Supplied data ->
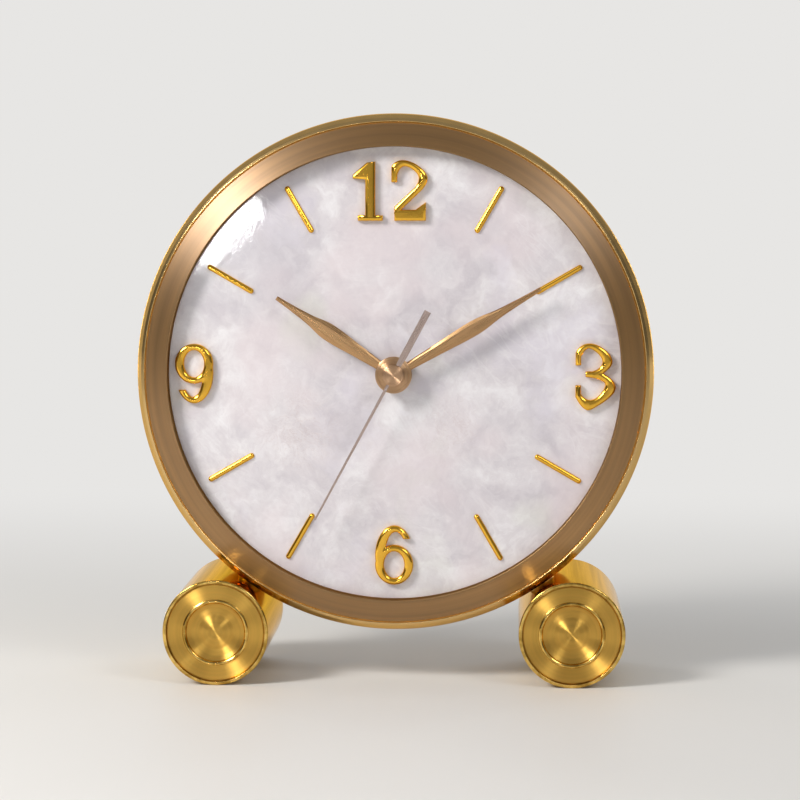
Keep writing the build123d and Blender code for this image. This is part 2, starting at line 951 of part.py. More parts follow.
def make_train_bridge():
    """Bridge behind the stator that carries the rear pivots, on four legs."""
    back = bridge_depth + plate_thickness
    bridge = slab(plate_left, plate_right, plate_bottom, plate_top, bridge_depth, back)
    for place in plate_post_places():
        bridge += Pos(place[0], 0, place[1]) * disc(
            post_radius, middle_plate_depth + plate_thickness, bridge_depth
        )
    holes = [
        ((0, 0), arbor_radius + running_gap),
        (third_place, pivot_radius + running_gap),
        (fifth_place, pivot_radius + running_gap),
        (rotor_place, pivot_radius + running_gap),
        (knob_place, knob_shaft_radius + running_gap),
    ]
    for place, radius in holes:
        bridge -= Pos(place[0], 0, place[1]) * disc(radius, bridge_depth, back)
    return at_clock(bridge)


# ---- going train ----
def arbor(radius, front, back):
    """A plain shaft between two depths."""
    return disc(radius, front, back)


def make_rotor():
    """Magnet disc with the first pinion."""
    back = bridge_depth + plate_thickness
    body = gear(
        rotor_teeth,
        pitch_radius(rotor_teeth, fifth_teeth, rotor_distance),
        mesh_phase(rotor_teeth, fifth_teeth, 0, fifth_angle),
        fifth_layer,
    )
    body += disc(magnet_radius, stator_depth, stator_depth + stator_thickness)
    body += arbor(pivot_radius, middle_plate_depth, back)
    return at_place(body, rotor_place)


def make_fifth_wheel():
    """Wheel driven by the rotor, with the pinion that drives the seconds wheel."""
    back = bridge_depth + plate_thickness
    wheel = gear(fifth_teeth, pitch_radius(fifth_teeth, rotor_teeth, rotor_distance), 0, fifth_layer)
    wheel += gear(
        pinion_teeth,
        pitch_radius(pinion_teeth, fourth_teeth, fifth_distance),
        mesh_phase(pinion_teeth, fourth_teeth, 0, fifth_angle),
        (fourth_layer[0], fifth_layer[0]),
    )
    wheel += arbor(pivot_radius, middle_plate_depth, back)
    return at_place(wheel, fifth_place)


def make_fourth_wheel():
    """Seconds wheel: its arbor runs through the cannon pinion and carries the sweep hand."""
    back = bridge_depth + plate_thickness
    wheel = gear(fourth_teeth, pitch_radius(fourth_teeth, pinion_teeth, fifth_distance), 0, fourth_layer)
    wheel += gear(
        pinion_teeth,
        pitch_radius(pinion_teeth, third_teeth, second_distance),
        mesh_phase(pinion_teeth, third_teeth, 0, third_angle + 180),
        (third_layer[0], fourth_layer[0]),
    )
    wheel += arbor(arbor_radius, cap_front + 2 * cap_dome, back)
    return at_clock(wheel)


def make_third_wheel():
    """Wheel driven by the seconds pinion, with the pinion that drives the centre wheel."""
    back = bridge_depth + plate_thickness
    wheel = gear(third_teeth, pitch_radius(third_teeth, pinion_teeth, second_distance), 0, third_layer)
    wheel += gear(
        pinion_teeth,
        pitch_radius(pinion_teeth, centre_teeth, second_distance),
        mesh_phase(pinion_teeth, centre_teeth, 0, third_angle),
        (centre_layer[0], third_layer[0]),
    )
    wheel += arbor(pivot_radius, floor_depth, back)
    return at_place(wheel, third_place)


def make_centre_wheel():
    """Wheel that turns once an hour and grips the tail of the cannon pinion."""
    return at_clock(
        gear(
            centre_teeth,
            pitch_radius(centre_teeth, pinion_teeth, second_distance),
            0,
            centre_layer,
            tail_radius + friction_gap,
        )
    )


# ---- motion work ----
def make_cannon_pinion():
    """Tube that carries the minute hand, with its pinion and the tail in the centre wheel."""
    pinion = gear(
        cannon_teeth, pitch_radius(cannon_teeth, minute_teeth, motion_distance), 0, motion_layer
    )
    pinion += disc(cannon_radius, minute_boss_front - hand_gap / 2, motion_layer[0])
    pinion += disc(tail_radius, motion_layer[1], centre_layer[1])
    pinion -= disc(cannon_bore, minute_boss_front - hand_gap / 2, centre_layer[1])
    return at_clock(pinion)


def minute_wheel_phase():
    """Phase of the minute wheel in mesh with the cannon pinion."""
    return mesh_phase(minute_teeth, cannon_teeth, 0, minute_wheel_angle)


def make_minute_wheel():
    """Minute wheel and its pinion on a post of the front case."""
    wheel = gear(
        minute_teeth,
        pitch_radius(minute_teeth, cannon_teeth, motion_distance),
        minute_wheel_phase(),
        motion_layer,
    )
    wheel += gear(
        minute_pinion_teeth,
        pitch_radius(minute_pinion_teeth, hour_teeth, motion_distance),
        mesh_phase(minute_pinion_teeth, hour_teeth, 0, minute_wheel_angle),
        (hour_layer[0], motion_layer[0]),
    )
    wheel -= disc(pivot_radius + running_gap, hour_layer[0], motion_layer[1])
    return at_place(wheel, minute_place)


def make_hour_wheel():
    """Hour wheel with the pipe that carries the hour hand."""
    wheel = gear(hour_teeth, pitch_radius(hour_teeth, minute_pinion_teeth, motion_distance), 0, hour_layer)
    wheel += disc(pipe_radius, hour_boss_front, hour_layer[0])
    wheel -= disc(pipe_bore, hour_boss_front, hour_layer[1])
    return at_clock(wheel)


def make_setting_knob():
    """Knob, shaft and pinion that set the hands from behind."""
    knob_front = case_back + layer_gap
    knob_back = knob_front + knob_thickness
    knob = turned(
        (0, knob_front),
        (knob_radius, knob_front),
        (knob_radius, knob_back - slot_depth),
        (knob_radius - slot_depth, knob_back),
        (0, knob_back),
    )
    for rib in range(knob_ribs):
        place = polar(knob_radius, rib * 360 / knob_ribs)
        knob -= Pos(place[0], 0, place[1]) * disc(knob_rib_radius, knob_front, knob_back)
    knob += disc(knob_shaft_radius, motion_layer[1], knob_front)
    knob += gear(
        cannon_teeth,
        pitch_radius(cannon_teeth, minute_teeth, motion_distance),
        mesh_phase(cannon_teeth, minute_teeth, minute_wheel_phase(), knob_angle),
        motion_layer,
    )
    knob += disc(arbor_radius, floor_depth, motion_layer[0])
    return at_place(knob, knob_place)


# ---- motor and electronics ----
def stator_legs():
    """Left and right limits of the two stator legs."""
    left = rotor_place[0] - stator_span / 2
    return [(left, left + stator_leg), (left + stator_span - stator_leg, left + stator_span)]


def coil_height():
    """Height of the coil's axis above the clock's centre."""
    return rotor_place[1] + stator_rise


def make_stator():
    """Lamination around the rotor magnet, with two legs to the coil."""
    low = rotor_place[1] - stator_bar / 2
    high = rotor_place[1] + stator_bar / 2
    legs = stator_legs()
    depths = (stator_depth, stator_depth + stator_thickness)
    lamination = slab(legs[0][0], legs[1][1], low, high, *depths)
    for left, right in legs:
        lamination += slab(left, right, low, coil_height() + core_height / 2, *depths)
    lamination -= Pos(rotor_place[0], 0, rotor_place[1]) * disc(magnet_radius + magnet_gap, *depths)
    return at_clock(lamination)


def make_coil_core():
    """Soft iron core that bridges the stator's legs in front of them."""
    legs = stator_legs()
    half = core_height / 2
    return at_clock(
        slab(
            legs[0][0],
            legs[1][1],
            coil_height() - half,
            coil_height() + half,
            stator_depth - core_height,
            stator_depth,
        )
    )


def coil_piece(radius, left, right):
    """A short cylinder along X, on the coil's axis, with the core's hole."""
    body = Rot(0, 90, 0) * Cylinder(radius, right - left)
    middle = stator_depth - core_height / 2
    body = Pos((left + right) / 2, middle, coil_height()) * body
    half = core_height / 2
    return body - slab(
        left, right, coil_height() - half, coil_height() + half, middle - half, middle + half
    )


def coil_limits():
    """Left and right end of the coil, just inside the stator's legs."""
    legs = stator_legs()
    return legs[0][1] + layer_gap, legs[1][0] - layer_gap


def make_bobbin():
    """Plastic former: thin sleeve on the core and two end flanges."""
    left, right = coil_limits()
    bobbin = coil_piece(sleeve_radius, left, right)
    bobbin += coil_piece(bobbin_radius, left, left + bobbin_flange)
    bobbin += coil_piece(bobbin_radius, right - bobbin_flange, right)
    return at_clock(bobbin)


def make_winding():
    """Copper winding between the bobbin's flanges."""
    left, right = coil_limits()
    left += bobbin_flange
    right -= bobbin_flange
    winding = Cylinder(coil_radius, right - left) - Cylinder(sleeve_radius + slip, right - left)
    body = Rot(0, 90, 0) * winding
    middle = stator_depth - core_height / 2
    return at_clock(Pos((left + right) / 2, middle, coil_height()) * body)


def board_limits():
    """Left, right, bottom and top of the circuit board."""
    left = -case_half_width + case_wall + board_inset
    top = case_top - case_wall - board_inset
    return left, left + board_width, top - board_height, top


def board_depth():
    """Depth of the circuit board's front face."""
    return floor_depth + layer_thickness + layer_gap


def make_board():
    """Circuit board on ledges of the front case."""
    left, right, bottom, top = board_limits()
    return at_clock(slab(left, right, bottom, top, board_depth(), board_depth() + board_thickness))


def make_crystal():
    """Quartz crystal in its can, lying on the board."""
    left, right, bottom, top = board_limits()
    can = Cylinder(crystal_radius, crystal_length)
    depth = board_depth() + board_thickness + crystal_radius + slip
    return at_clock(Pos((left + right) / 2, depth, bottom + crystal_length) * can)


def make_chip():
    """Domed potting over the clock chip."""
    left, right, bottom, top = board_limits()
    rim = board_depth() + board_thickness
    chip = Rot(0, 0, 180) * turned_dome(chip_radius, -rim, chip_height)
    return at_clock(Pos((left + right) / 2, 0, top - 2 * chip_radius) * chip)


def turned_dome(radius, rim, height):
    """A shallow dome that stands forwards from its rim."""
    outline = [dome(radius, rim, height), Polyline((0, rim - height), (0, rim), (radius, rim))]
    return revolve(make_face(outline), Axis.Y)


def make_contact(side):
    """Folded spring strip between the bay's end wall and the cell."""
    wall = case_half_width - case_wall
    near = battery_length / 2 + slip
    height = battery_axis()[1]
    strip = Polyline(
        (wall, -contact_width / 2),
        (wall, contact_width / 2),
        (near + contact_thickness, contact_width / 2),
        (near, contact_width / 2 - contact_thickness),
        (near, 0),
        (near + contact_thickness, 0),
        (near + contact_thickness, contact_width / 2 - contact_thickness),
        (wall - contact_thickness, contact_width / 2 - contact_thickness),
        (wall - contact_thickness, -contact_width / 2),
        close=True,
    )
    depth = battery_axis()[0]
    contact = upright(make_face(strip), depth - contact_width / 2, depth + contact_width / 2)
    contact = Pos(0, 0, height) * contact
    return at_clock(contact if side > 0 else mirror(contact, Plane.YZ))


def make_battery():
    """One round cell, with the raised contact on its right end."""
    can = Rot(0, 90, 0) * Cylinder(battery_radius, battery_length - battery_nub)
    nub = Rot(0, 90, 0) * Cylinder(battery_nub_radius, battery_nub)
    cell = Pos(-battery_nub / 2, 0, 0) * can
    cell += Pos((battery_length - battery_nub) / 2, 0, 0) * nub
    return at_clock(Pos(0, battery_axis()[0], battery_axis()[1]) * cell)


def battery_axis():
    """Depth and height of the battery's axis."""
    middle = (case_bottom + case_wall + bay_wall_height) / 2
    return floor_depth + battery_radius + running_gap, middle


NODES = {
    "bezel_ring": make_bezel,
    "drum_shell": make_drum,
    "front_flange": make_front_flange,
    "case_pillars": make_pillars,
    "back_cover": make_back_cover,
    "back_cover_screws": make_cover_screws,
    "foot_spacers": make_foot_spacers,
    "foot_screws": make_foot_screws,
    "dial_plate": make_dial_plate,
    "dial_pearl_disc": make_pearl_disc,
    "hour_batons": make_batons,
    "hour_hand": make_hour_hand,
    "minute_hand": make_minute_hand,
    "second_hand": make_second_hand,
    "second_hand_cap": make_second_cap,
    "movement_front_case": make_front_case,
    "movement_back_case": make_back_case,
    "movement_gasket": make_gasket,
    "movement_nut": make_nut,
    "centre_bushing": make_bushing,
    "middle_plate": make_middle_plate,
    "train_bridge": make_train_bridge,
    "rotor": make_rotor,
    "fifth_wheel": make_fifth_wheel,
    "fourth_wheel": make_fourth_wheel,
    "third_wheel": make_third_wheel,
    "centre_wheel": make_centre_wheel,
    "cannon_pinion": make_cannon_pinion,
    "minute_wheel": make_minute_wheel,
    "hour_wheel": make_hour_wheel,
    "setting_knob": make_setting_knob,
    "stator": make_stator,
    "coil_core": make_coil_core,
    "coil_bobbin": make_bobbin,
    "coil_winding": make_winding,
    "circuit_board": make_board,
    "quartz_crystal": make_crystal,
    "clock_chip": make_chip,
    "battery": make_battery,
}

os.makedirs("parts", exist_ok=True)
nodes = {name: make() for name, make in NODES.items()}
nodes.update(make_numerals())
for side_name, side in (("left", -1), ("right", 1)):
    nodes[side_name + "_foot_tube"] = make_foot_tube(side)
    nodes[side_name + "_foot_front_cap"] = make_foot_plug(side, -1)
    nodes[side_name + "_foot_rear_cap"] = make_foot_plug(side, 1)
nodes["battery_contact_plus"] = make_contact(1)
nodes["battery_contact_minus"] = make_contact(-1)
for name, shape in nodes.items():
    export_step(shape, "parts/" + name + ".step")
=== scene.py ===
from math import atan2, cos, hypot, pi, radians, sin, tan

import bmesh
import bpy
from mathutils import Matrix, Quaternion, Vector


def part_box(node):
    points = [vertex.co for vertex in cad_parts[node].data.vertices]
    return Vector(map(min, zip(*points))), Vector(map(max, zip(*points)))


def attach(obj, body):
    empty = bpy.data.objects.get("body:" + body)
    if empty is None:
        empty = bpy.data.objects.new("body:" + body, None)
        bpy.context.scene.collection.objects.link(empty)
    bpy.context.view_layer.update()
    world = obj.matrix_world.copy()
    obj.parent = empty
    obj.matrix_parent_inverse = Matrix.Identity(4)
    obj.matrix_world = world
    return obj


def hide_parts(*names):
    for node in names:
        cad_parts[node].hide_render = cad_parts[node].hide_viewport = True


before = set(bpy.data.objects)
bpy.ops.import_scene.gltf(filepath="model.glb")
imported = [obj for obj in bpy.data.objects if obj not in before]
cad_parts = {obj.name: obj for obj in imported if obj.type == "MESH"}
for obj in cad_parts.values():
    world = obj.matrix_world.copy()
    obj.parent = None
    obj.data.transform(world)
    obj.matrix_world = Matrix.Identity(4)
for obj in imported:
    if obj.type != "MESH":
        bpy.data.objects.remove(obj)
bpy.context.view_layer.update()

# Bezel: one brass ring turned on a lathe. Its sloping face is satin brushed round and round, and
# a fine groove parts it from the polished round outside it. It clamps the dial from the front.
MM = 0.001
bezel_low, bezel_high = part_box("bezel_ring")
clock_centre = ((bezel_low[0] + bezel_high[0]) / 2, 0.0, (bezel_low[2] + bezel_high[2]) / 2)
bezel_radius = (bezel_high[2] - bezel_low[2]) / 2
dial_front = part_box("dial_pearl_disc")[0][1]
lip_front = bezel_low[1]
skirt_back = bezel_high[1]
opening_radius = bezel_radius - 10.2 * MM
groove_radius = bezel_radius - 2.85 * MM
cone_back = lip_front + 4.2 * MM
lip_width = 0.3 * MM
dial_ledge = 2.6 * MM
ledge_depth = 2.4 * MM
skirt_wall = 1.7 * MM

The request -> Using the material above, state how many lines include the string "from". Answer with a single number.

Reply to the task -> 5